Short answer nothing easy, but if the transformer is close and you (they) can trace all the loads connected to it, all "they" need to do is find what load is attached wrong (to ground instead of neutral) and pulling the ground.

ASSuming it is all connected properly back at the service drop, and low impedance, the ground should still serve it's purpose to sink enough fault current and trip the fuse/breaker. 25V should not kill you. But if you have time and opportunity, get them to fix this. The danger (IMO) is if the ground path opens downstream, you get full 120v on it.

You say you have your own local transformer. I am not a mains wiring expert but it seems to me that ground and neutral should be bonded (connected) at or near the primary panel/transformer drop. If it is connected they would "not" measure 25V there.

JR

Tim McCulloch:

--- Quote from: Mark McFarlane on December 11, 2013, 10:17:53 AM ---I went out tonight to advance a Festival site (football field) and check the power.


--- End quote ---

I agree with JR.  A quick check would be to unplug/disconnect all the vendor & foodservice and see if the problem goes away.... And I agree that it seems like the transformer neutral is not properly bonded/grounded.

Good luck.  You're dealing with folks who rationalize their incorrect actions with "it's never been a problem before."

Mike Sokol:

--- Quote from: Mark McFarlane on December 11, 2013, 10:17:53 AM ---I went out tonight to advance a Festival site (football field) and check the power.

--- End quote ---
If you're measuring 24 volts between the neutral and ground bus, then the problem MUST be a loose or corroded N-G bond in the service panel.
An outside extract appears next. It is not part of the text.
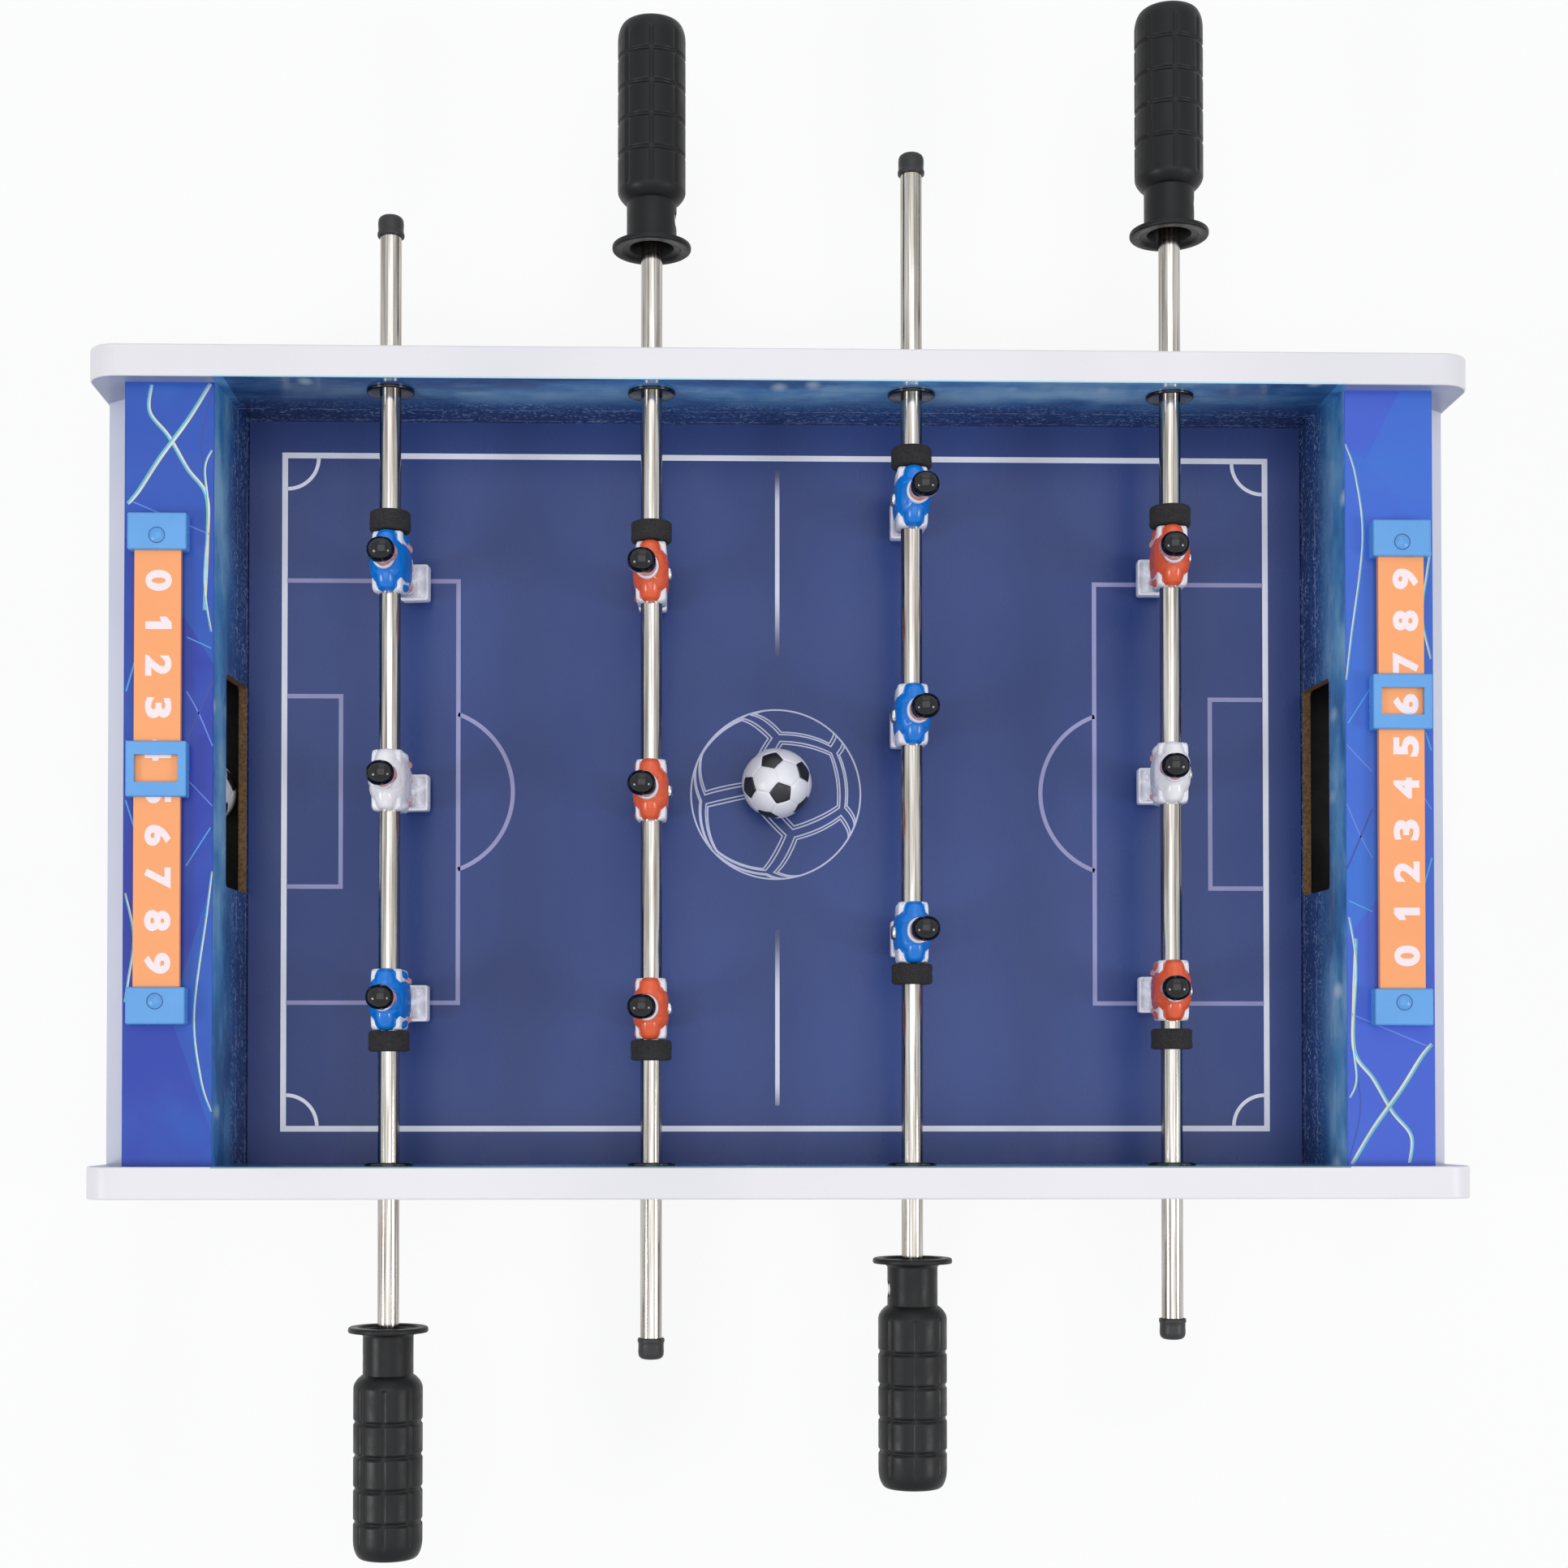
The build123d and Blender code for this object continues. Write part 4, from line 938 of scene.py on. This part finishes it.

Driving a ground rod will do nothing to reduce this voltage. There should be a single point in the entrance panel where the ground rod, neutral bus and safety ground bus all tie together. The connection between the ground bus bar and neutral bus bar is often just a "green" screw that goes through a special hole in the neutral bar back to the metal of the service box. If that screw was forgotten or loose, then you would see these exact measurements.

The danger of a floating neutral is that your sound system may not trip a circuit breaker if there's a ground fault to chassis in a piece of gear. If that were to occur, you could created a situation where all the chassis grounds of your gear would elevate to 120-volt above earth potential, a lethal problem.

Get the electrician to find that G-N bonding point and confirm there's a bonding screw in place that's properly torqued. And shoot me a direct email to [email protected] and we an confer a bit this afternoon. I'm doing a gig tonight but have a few hours this afternoon to think about it.

Mike Sokol

Mark McFarlane:
Thanks John, Tim and Mike.


There was no easily visible evidence of the ground and neutral being tied together either at the permanent panel (next to the transformer) our at the temporary panel (50m away), but I could have missed a lug on the neutral bus that protruded out the back to the chassis.

I ASSume the neutral and grounds should be tied together at the permanent panel, but should they also be tied at the temporary panel?

FYI, none of the temporary system was under load, nothing plugged into either the 120 or 220 outlets, so I'm not sure John's hypothesis is possible since its currently all open wires. Or probably I misunderstood.

I'm gonna drive out to the field and see if anyone is still there to check for the neutral-ground bond. It seems unlikely, its 8:30PM.

I got a 'we just did  festival here 2 weeks ago and it wasn't a problem', almost identical to  "it's never been a problem before."